## TASK OBJECTIVE
Read the data and repeat it in full, exactly.

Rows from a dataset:

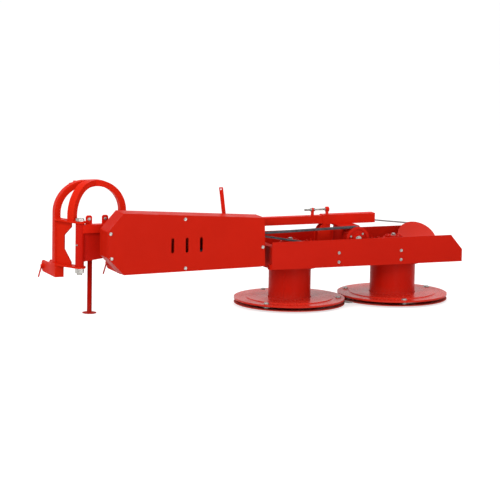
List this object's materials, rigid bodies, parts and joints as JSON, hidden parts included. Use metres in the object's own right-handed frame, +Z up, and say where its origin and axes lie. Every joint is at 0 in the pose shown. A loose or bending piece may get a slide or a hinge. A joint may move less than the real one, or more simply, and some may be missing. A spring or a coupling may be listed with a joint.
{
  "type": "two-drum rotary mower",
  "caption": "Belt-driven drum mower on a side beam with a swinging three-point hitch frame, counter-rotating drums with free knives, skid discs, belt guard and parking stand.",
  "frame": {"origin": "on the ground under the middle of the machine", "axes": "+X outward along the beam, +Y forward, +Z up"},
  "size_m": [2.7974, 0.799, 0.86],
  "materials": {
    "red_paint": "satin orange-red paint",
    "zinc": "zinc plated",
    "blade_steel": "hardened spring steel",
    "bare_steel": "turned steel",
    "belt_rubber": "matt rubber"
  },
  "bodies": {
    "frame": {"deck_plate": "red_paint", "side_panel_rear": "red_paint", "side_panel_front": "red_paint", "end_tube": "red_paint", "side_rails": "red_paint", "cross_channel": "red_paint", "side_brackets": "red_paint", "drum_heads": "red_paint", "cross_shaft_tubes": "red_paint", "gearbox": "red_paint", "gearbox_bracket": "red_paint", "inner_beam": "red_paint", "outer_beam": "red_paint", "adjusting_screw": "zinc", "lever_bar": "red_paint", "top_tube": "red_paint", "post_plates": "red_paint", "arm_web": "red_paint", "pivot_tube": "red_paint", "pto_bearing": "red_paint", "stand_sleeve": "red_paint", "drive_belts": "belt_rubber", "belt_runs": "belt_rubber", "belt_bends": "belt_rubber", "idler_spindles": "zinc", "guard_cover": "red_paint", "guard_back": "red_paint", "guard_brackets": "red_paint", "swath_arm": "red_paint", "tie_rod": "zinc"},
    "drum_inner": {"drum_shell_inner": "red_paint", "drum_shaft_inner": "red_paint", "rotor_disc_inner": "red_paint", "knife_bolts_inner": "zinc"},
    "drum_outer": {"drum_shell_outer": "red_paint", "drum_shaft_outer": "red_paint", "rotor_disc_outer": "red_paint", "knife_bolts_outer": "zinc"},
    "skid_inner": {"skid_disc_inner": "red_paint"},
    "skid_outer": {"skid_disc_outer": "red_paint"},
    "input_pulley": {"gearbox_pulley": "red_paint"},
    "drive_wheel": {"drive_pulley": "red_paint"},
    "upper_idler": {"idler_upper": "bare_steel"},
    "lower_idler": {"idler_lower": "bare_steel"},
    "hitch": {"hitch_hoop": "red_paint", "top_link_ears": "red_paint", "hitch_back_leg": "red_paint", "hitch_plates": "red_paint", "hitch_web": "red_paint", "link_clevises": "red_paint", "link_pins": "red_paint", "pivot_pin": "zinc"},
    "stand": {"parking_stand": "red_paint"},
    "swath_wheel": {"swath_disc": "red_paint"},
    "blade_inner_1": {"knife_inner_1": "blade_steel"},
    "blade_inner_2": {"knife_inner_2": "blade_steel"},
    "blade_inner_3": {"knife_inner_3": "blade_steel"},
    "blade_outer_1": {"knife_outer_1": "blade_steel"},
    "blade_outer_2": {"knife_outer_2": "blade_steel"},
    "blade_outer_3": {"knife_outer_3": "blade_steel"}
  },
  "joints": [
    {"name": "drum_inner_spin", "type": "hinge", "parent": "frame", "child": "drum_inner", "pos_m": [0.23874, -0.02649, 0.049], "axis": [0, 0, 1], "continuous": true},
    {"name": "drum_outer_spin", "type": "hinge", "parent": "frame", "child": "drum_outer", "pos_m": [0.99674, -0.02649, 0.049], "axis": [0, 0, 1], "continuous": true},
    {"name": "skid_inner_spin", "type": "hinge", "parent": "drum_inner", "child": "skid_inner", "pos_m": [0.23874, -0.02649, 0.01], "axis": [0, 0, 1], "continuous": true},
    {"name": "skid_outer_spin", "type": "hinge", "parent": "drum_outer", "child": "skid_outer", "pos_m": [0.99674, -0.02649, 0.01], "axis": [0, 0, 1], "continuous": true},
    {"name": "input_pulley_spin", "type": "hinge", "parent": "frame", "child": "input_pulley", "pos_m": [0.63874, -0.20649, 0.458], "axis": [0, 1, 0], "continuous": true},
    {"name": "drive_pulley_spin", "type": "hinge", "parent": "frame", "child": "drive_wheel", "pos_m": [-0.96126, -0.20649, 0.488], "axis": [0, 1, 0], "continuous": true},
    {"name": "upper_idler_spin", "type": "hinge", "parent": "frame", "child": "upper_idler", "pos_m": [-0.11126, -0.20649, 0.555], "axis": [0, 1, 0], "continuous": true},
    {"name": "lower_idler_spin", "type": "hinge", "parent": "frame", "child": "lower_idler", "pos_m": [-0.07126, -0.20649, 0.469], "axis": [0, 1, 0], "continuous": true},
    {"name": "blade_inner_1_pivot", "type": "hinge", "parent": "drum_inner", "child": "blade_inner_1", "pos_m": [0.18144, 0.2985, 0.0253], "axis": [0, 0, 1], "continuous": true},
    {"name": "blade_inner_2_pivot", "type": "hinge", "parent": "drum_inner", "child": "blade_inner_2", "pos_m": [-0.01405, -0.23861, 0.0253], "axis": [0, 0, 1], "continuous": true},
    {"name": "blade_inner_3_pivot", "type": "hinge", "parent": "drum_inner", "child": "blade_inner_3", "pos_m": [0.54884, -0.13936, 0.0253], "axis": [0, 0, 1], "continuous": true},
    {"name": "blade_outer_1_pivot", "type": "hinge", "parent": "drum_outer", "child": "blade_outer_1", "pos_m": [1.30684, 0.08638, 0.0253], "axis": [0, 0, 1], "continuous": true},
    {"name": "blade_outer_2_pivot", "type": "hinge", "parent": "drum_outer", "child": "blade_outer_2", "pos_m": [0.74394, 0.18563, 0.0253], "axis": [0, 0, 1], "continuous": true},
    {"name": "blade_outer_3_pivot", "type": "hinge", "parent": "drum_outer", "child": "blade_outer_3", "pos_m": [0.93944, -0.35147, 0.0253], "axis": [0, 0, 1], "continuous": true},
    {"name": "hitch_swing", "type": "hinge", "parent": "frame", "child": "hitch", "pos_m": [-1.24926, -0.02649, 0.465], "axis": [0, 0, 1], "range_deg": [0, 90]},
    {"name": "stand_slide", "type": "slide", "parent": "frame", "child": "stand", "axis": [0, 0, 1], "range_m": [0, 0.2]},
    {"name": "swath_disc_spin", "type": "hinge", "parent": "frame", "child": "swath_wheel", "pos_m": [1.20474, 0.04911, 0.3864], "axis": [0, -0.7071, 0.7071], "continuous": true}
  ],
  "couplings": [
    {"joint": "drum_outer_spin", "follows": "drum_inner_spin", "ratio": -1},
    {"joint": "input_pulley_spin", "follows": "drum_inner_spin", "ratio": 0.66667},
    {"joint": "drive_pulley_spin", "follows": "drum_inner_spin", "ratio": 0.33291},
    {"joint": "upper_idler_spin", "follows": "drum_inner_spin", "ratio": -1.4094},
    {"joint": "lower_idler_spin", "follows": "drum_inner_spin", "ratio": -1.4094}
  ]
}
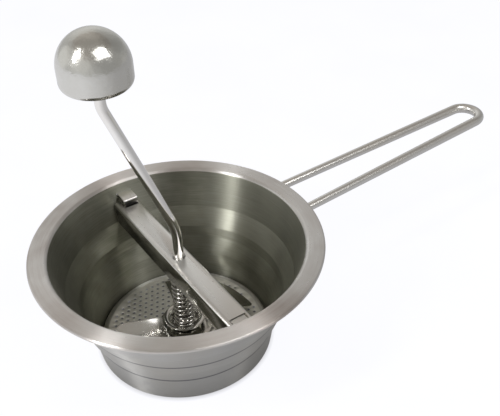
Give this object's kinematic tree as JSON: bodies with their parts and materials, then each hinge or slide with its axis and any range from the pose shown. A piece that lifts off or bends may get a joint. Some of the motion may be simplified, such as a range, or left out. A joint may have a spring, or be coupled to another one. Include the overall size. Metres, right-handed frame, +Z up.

## REPLY TO THE EXERCISE
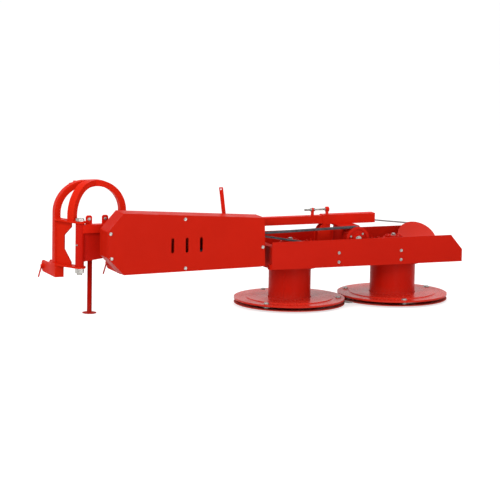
List this object's materials, rigid bodies, parts and joints as JSON, hidden parts included. Use metres in the object's own right-handed frame, +Z up, and say where its origin and axes lie. Every joint is at 0 in the pose shown. A loose or bending piece may get a slide or a hinge. A joint may move less than the real one, or more simply, and some may be missing. A spring or a coupling may be listed with a joint.
{
  "type": "two-drum rotary mower",
  "caption": "Belt-driven drum mower on a side beam with a swinging three-point hitch frame, counter-rotating drums with free knives, skid discs, belt guard and parking stand.",
  "frame": {"origin": "on the ground under the middle of the machine", "axes": "+X outward along the beam, +Y forward, +Z up"},
  "size_m": [2.7974, 0.799, 0.86],
  "materials": {
    "red_paint": "satin orange-red paint",
    "zinc": "zinc plated",
    "blade_steel": "hardened spring steel",
    "bare_steel": "turned steel",
    "belt_rubber": "matt rubber"
  },
  "bodies": {
    "frame": {"deck_plate": "red_paint", "side_panel_rear": "red_paint", "side_panel_front": "red_paint", "end_tube": "red_paint", "side_rails": "red_paint", "cross_channel": "red_paint", "side_brackets": "red_paint", "drum_heads": "red_paint", "cross_shaft_tubes": "red_paint", "gearbox": "red_paint", "gearbox_bracket": "red_paint", "inner_beam": "red_paint", "outer_beam": "red_paint", "adjusting_screw": "zinc", "lever_bar": "red_paint", "top_tube": "red_paint", "post_plates": "red_paint", "arm_web": "red_paint", "pivot_tube": "red_paint", "pto_bearing": "red_paint", "stand_sleeve": "red_paint", "drive_belts": "belt_rubber", "belt_runs": "belt_rubber", "belt_bends": "belt_rubber", "idler_spindles": "zinc", "guard_cover": "red_paint", "guard_back": "red_paint", "guard_brackets": "red_paint", "swath_arm": "red_paint", "tie_rod": "zinc"},
    "drum_inner": {"drum_shell_inner": "red_paint", "drum_shaft_inner": "red_paint", "rotor_disc_inner": "red_paint", "knife_bolts_inner": "zinc"},
    "drum_outer": {"drum_shell_outer": "red_paint", "drum_shaft_outer": "red_paint", "rotor_disc_outer": "red_paint", "knife_bolts_outer": "zinc"},
    "skid_inner": {"skid_disc_inner": "red_paint"},
    "skid_outer": {"skid_disc_outer": "red_paint"},
    "input_pulley": {"gearbox_pulley": "red_paint"},
    "drive_wheel": {"drive_pulley": "red_paint"},
    "upper_idler": {"idler_upper": "bare_steel"},
    "lower_idler": {"idler_lower": "bare_steel"},
    "hitch": {"hitch_hoop": "red_paint", "top_link_ears": "red_paint", "hitch_back_leg": "red_paint", "hitch_plates": "red_paint", "hitch_web": "red_paint", "link_clevises": "red_paint", "link_pins": "red_paint", "pivot_pin": "zinc"},
    "stand": {"parking_stand": "red_paint"},
    "swath_wheel": {"swath_disc": "red_paint"},
    "blade_inner_1": {"knife_inner_1": "blade_steel"},
    "blade_inner_2": {"knife_inner_2": "blade_steel"},
    "blade_inner_3": {"knife_inner_3": "blade_steel"},
    "blade_outer_1": {"knife_outer_1": "blade_steel"},
    "blade_outer_2": {"knife_outer_2": "blade_steel"},
    "blade_outer_3": {"knife_outer_3": "blade_steel"}
  },
  "joints": [
    {"name": "drum_inner_spin", "type": "hinge", "parent": "frame", "child": "drum_inner", "pos_m": [0.23874, -0.02649, 0.049], "axis": [0, 0, 1], "continuous": true},
    {"name": "drum_outer_spin", "type": "hinge", "parent": "frame", "child": "drum_outer", "pos_m": [0.99674, -0.02649, 0.049], "axis": [0, 0, 1], "continuous": true},
    {"name": "skid_inner_spin", "type": "hinge", "parent": "drum_inner", "child": "skid_inner", "pos_m": [0.23874, -0.02649, 0.01], "axis": [0, 0, 1], "continuous": true},
    {"name": "skid_outer_spin", "type": "hinge", "parent": "drum_outer", "child": "skid_outer", "pos_m": [0.99674, -0.02649, 0.01], "axis": [0, 0, 1], "continuous": true},
    {"name": "input_pulley_spin", "type": "hinge", "parent": "frame", "child": "input_pulley", "pos_m": [0.63874, -0.20649, 0.458], "axis": [0, 1, 0], "continuous": true},
    {"name": "drive_pulley_spin", "type": "hinge", "parent": "frame", "child": "drive_wheel", "pos_m": [-0.96126, -0.20649, 0.488], "axis": [0, 1, 0], "continuous": true},
    {"name": "upper_idler_spin", "type": "hinge", "parent": "frame", "child": "upper_idler", "pos_m": [-0.11126, -0.20649, 0.555], "axis": [0, 1, 0], "continuous": true},
    {"name": "lower_idler_spin", "type": "hinge", "parent": "frame", "child": "lower_idler", "pos_m": [-0.07126, -0.20649, 0.469], "axis": [0, 1, 0], "continuous": true},
    {"name": "blade_inner_1_pivot", "type": "hinge", "parent": "drum_inner", "child": "blade_inner_1", "pos_m": [0.18144, 0.2985, 0.0253], "axis": [0, 0, 1], "continuous": true},
    {"name": "blade_inner_2_pivot", "type": "hinge", "parent": "drum_inner", "child": "blade_inner_2", "pos_m": [-0.01405, -0.23861, 0.0253], "axis": [0, 0, 1], "continuous": true},
    {"name": "blade_inner_3_pivot", "type": "hinge", "parent": "drum_inner", "child": "blade_inner_3", "pos_m": [0.54884, -0.13936, 0.0253], "axis": [0, 0, 1], "continuous": true},
    {"name": "blade_outer_1_pivot", "type": "hinge", "parent": "drum_outer", "child": "blade_outer_1", "pos_m": [1.30684, 0.08638, 0.0253], "axis": [0, 0, 1], "continuous": true},
    {"name": "blade_outer_2_pivot", "type": "hinge", "parent": "drum_outer", "child": "blade_outer_2", "pos_m": [0.74394, 0.18563, 0.0253], "axis": [0, 0, 1], "continuous": true},
    {"name": "blade_outer_3_pivot", "type": "hinge", "parent": "drum_outer", "child": "blade_outer_3", "pos_m": [0.93944, -0.35147, 0.0253], "axis": [0, 0, 1], "continuous": true},
    {"name": "hitch_swing", "type": "hinge", "parent": "frame", "child": "hitch", "pos_m": [-1.24926, -0.02649, 0.465], "axis": [0, 0, 1], "range_deg": [0, 90]},
    {"name": "stand_slide", "type": "slide", "parent": "frame", "child": "stand", "axis": [0, 0, 1], "range_m": [0, 0.2]},
    {"name": "swath_disc_spin", "type": "hinge", "parent": "frame", "child": "swath_wheel", "pos_m": [1.20474, 0.04911, 0.3864], "axis": [0, -0.7071, 0.7071], "continuous": true}
  ],
  "couplings": [
    {"joint": "drum_outer_spin", "follows": "drum_inner_spin", "ratio": -1},
    {"joint": "input_pulley_spin", "follows": "drum_inner_spin", "ratio": 0.66667},
    {"joint": "drive_pulley_spin", "follows": "drum_inner_spin", "ratio": 0.33291},
    {"joint": "upper_idler_spin", "follows": "drum_inner_spin", "ratio": -1.4094},
    {"joint": "lower_idler_spin", "follows": "drum_inner_spin", "ratio": -1.4094}
  ]
}
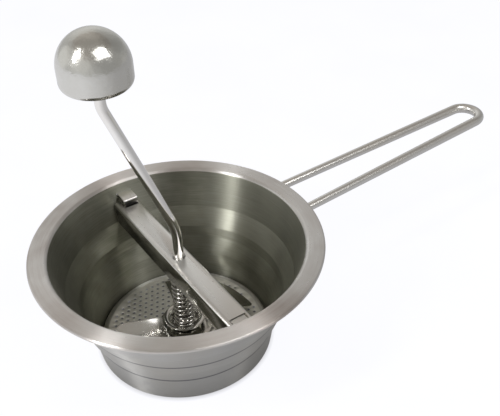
Give this object's kinematic tree as JSON: bodies with their parts and materials, then each hinge or slide with its axis and any range from the pose shown. A piece that lifts off or bends may get a joint. Some of the motion may be simplified, such as a range, or left out. A joint may have a spring, or be coupled to another one. Include the overall size. Metres, right-handed frame, +Z up.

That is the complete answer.